I think this indicates that the Scheduler is not keeping up.  That could be (I assume) because the workers are not consuming fast enough.  However if I increase the number of workers then the ratio of retry to poll_count (in the rx thread) goes up, for example adding 4 more workers and the retries:poll ration becomes 5:1

Seems like this is indicating that the Scheduler is the bottleneck?


> 
> 
>> This is the tested command line.
>> testpmd -w0000:02:00.0 -l 0,1 -- -i --nb-core 1 --numa --rxq 1 --txq 1 --
>> port-topology=loop
>> 
>> 
>> I’m guessing that its either the RX or Sched that’s the bottleneck in my
>> eventdev_pipeline setup.
> 
> Given that you state testpmd is capable of forwarding at >25 mpps on your
> platform it is safe to rule out RX, since testpmd is performing the RX in
> that forwarding workload.
> 
> Which leaves the scheduler - and indeed the scheduler is probably what is
> the limiting factor in this case.

yes seems so.

> 
> 
>> So I first tried to use 2 cores for RX (-r6), performance went down.   It
>> seems that configuring 2 RX cores still only sets up 1 h/w receive ring and
>> access to that one ring is alternated between the two cores?    So that
>> doesn’t help.
> 
> Correct - it is invalid to use two CPU cores on a single RX queue without
> some form of serialization (otherwise it causes race-conditions).

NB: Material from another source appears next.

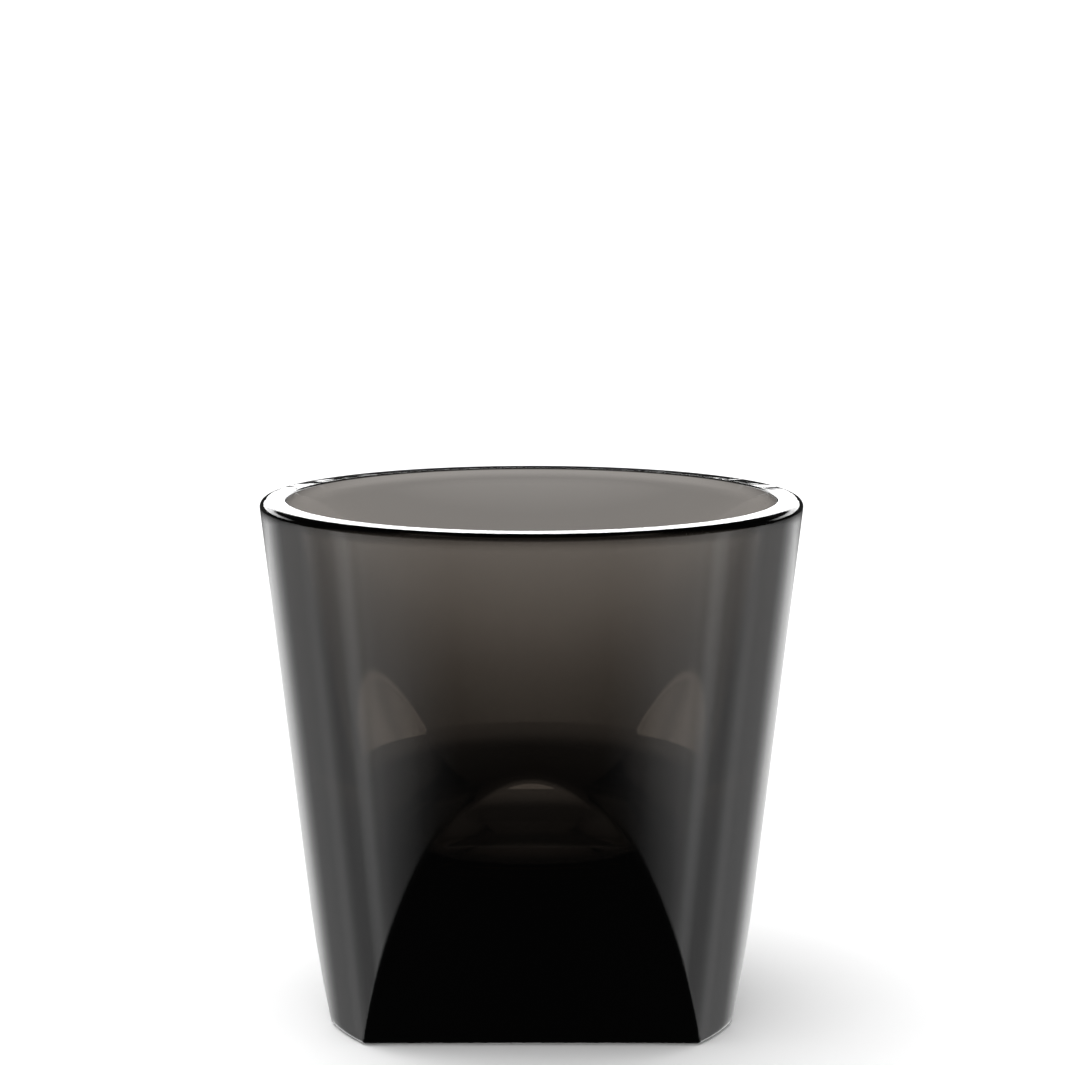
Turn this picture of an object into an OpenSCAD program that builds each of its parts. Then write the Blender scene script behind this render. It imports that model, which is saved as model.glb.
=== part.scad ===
// Whiskey tumbler in thick smoked glass: a gently flared cone on a deep solid base.
// Flat faces that lean outwards are cut from its lower half, and each ends in a tall arch.

/* [Body] */
// Height from the foot to the top of the lip
body_h = 84.5; // [76:0.5:96]
// Outside diameter at the lip
rim_d = 87.5; // [82:0.5:94]
// Diameter that the uncut cone has at the foot
base_d = 69; // [66:1:76]

/* [Cut faces] */
// Number of flat faces around the lower body
face_count = 3; // [3:1:4]
// Distance from the axis to each cut face, at the foot
face_dist = 21.9; // [20:0.1:28]
// Lean of each cut face away from upright, in degrees
face_lean = 20.6; // [18:0.2:23]

/* [Hollow] */
// Thickness of the wall at the lip
wall = 4.4; // [4:0.2:5.2]
// Extra lean of the hollow's wall, which makes the glass thicker downwards, in degrees
wall_taper = 5.4; // [3:0.2:7]
// Thickness of the solid glass under the hollow
base_thick = 29.5; // [27:0.5:36]
// Radius of the curve between the hollow's floor and its wall
corner_r = 8; // [5:1:11]

/* [Edges] */
// Radius of the round along the lip's outer edge
lip_r = 1.1; // [0.6:0.1:1.6]
// Radius of the smaller round along the lip's inner edge
lip_inner_r = 0.4; // [0.2:0.1:0.8]
// Radius of the rounded heel around the foot
heel_r = 1; // [0.4:0.1:1.4]
// Width of the bevel under each cut face
bevel = 0.3; // [0.2:0.1:1]

/* [Hidden] */
$fn = 160;

rim_r = rim_d / 2;
base_r = base_d / 2;

// The side of the cone starts at the foot and touches the outer round of the lip.
lip_z = body_h - lip_r;
lip_x = rim_r - lip_r;
lean = atan2(lip_x - base_r, lip_z) + asin(lip_r / norm([lip_x - base_r, lip_z]));
slope = tan(lean);

// The hollow's wall leans more than the side and touches the inner round of the lip.
inner_lean = lean + wall_taper;
lip_inner_z = body_h - lip_inner_r;
lip_inner_x = inner_r(lip_inner_z) + lip_inner_r / cos(inner_lean);

// The heel's circle touches the foot and the side.
heel_x = outer_r(heel_r) - heel_r / cos(lean);

// The corner's circle touches the hollow's floor and its wall.
corner_z = base_thick + corner_r;
corner_x = inner_r(corner_z) - corner_r / cos(inner_lean);

// A bevel leans halfway between its cut face and the foot.
bevel_lean = (90 + face_lean) / 2;

// Radius of the uncut cone at height z
function outer_r(z) = base_r + slope * z;

// Radius of the hollow's wall at height z
function inner_r(z) = outer_r(body_h) - wall / cos(lean) + tan(inner_lean) * (z - body_h);

// The point that lies r from a circle's centre, square to a wall that leans by angle
function beside(x, z, r, angle) = [x + r * cos(angle), z - r * sin(angle)];

// Half of the uncut glass, from the axis outwards
module half_section() {
    difference() {
        polygon([[0, 0], [heel_x, 0], [heel_x, heel_r], beside(heel_x, heel_r, heel_r, lean),
                 beside(lip_x, lip_z, lip_r, lean), [lip_x, lip_z], [lip_x, body_h],
                 [lip_inner_x, body_h], [lip_inner_x, lip_inner_z],
                 beside(lip_inner_x, lip_inner_z, -lip_inner_r, inner_lean),
                 beside(corner_x, corner_z, corner_r, inner_lean), [corner_x, corner_z],
                 [corner_x, base_thick], [0, base_thick]]);
        translate([corner_x, corner_z]) circle(corner_r);
    }
    translate([heel_x, heel_r]) circle(heel_r);
    translate([lip_x, lip_z]) circle(lip_r);
    translate([lip_inner_x, lip_inner_z]) circle(lip_inner_r);
}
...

The
> eventdev_pipeline sample app helpfully provides that - but there is a performance
> impact on doing so. Using two RX threads on a single RX queue is generally
> not recommended.
> 
> 
>> Next, I could use 2 scheduler cores,  but how does that work, do they again
>> alternate?   In any case throughput is reduced by 50% in that test.
> 
> Yes, for the same reason. The event_sw0 PMD does not allow multiple threads
> to run it at the same time, and hence the serialization is in place to ensure
> that the results are valid.
> 
> 
>> thanks for any insights,
>> tony
> 
> Try the suggestion above of adding work to the worker cores - this should
> "balance out" the current scheduling bottleneck, and place some more on
> each worker core. Try values of 500, 750, 1000, 1500 and 2500 or so.
> 
> Apart from that, I should try to understand your intended use better.
> Is this an academic investigation into the performance, or do you have
> specific goals in mind? Is dynamic load-balancing as the event_sw provides
> required, or would a simpler (and hence possibly more performant) method suffice?
> 

Our current app uses the standard testpmd style of each core does rx->work->tx, the packets are spread across the cores using RSS in the ethernet device.   This works fine provided the traffic is diverse.  Elephant flows are a problem though, so we’d like the option of distributing the packets in the way that eventdev_pipline -p does (yes I understand implications with reordering).   So eventdev looks interesting.   So I was trying to get an idea of what the performance implication would be in using eventdev.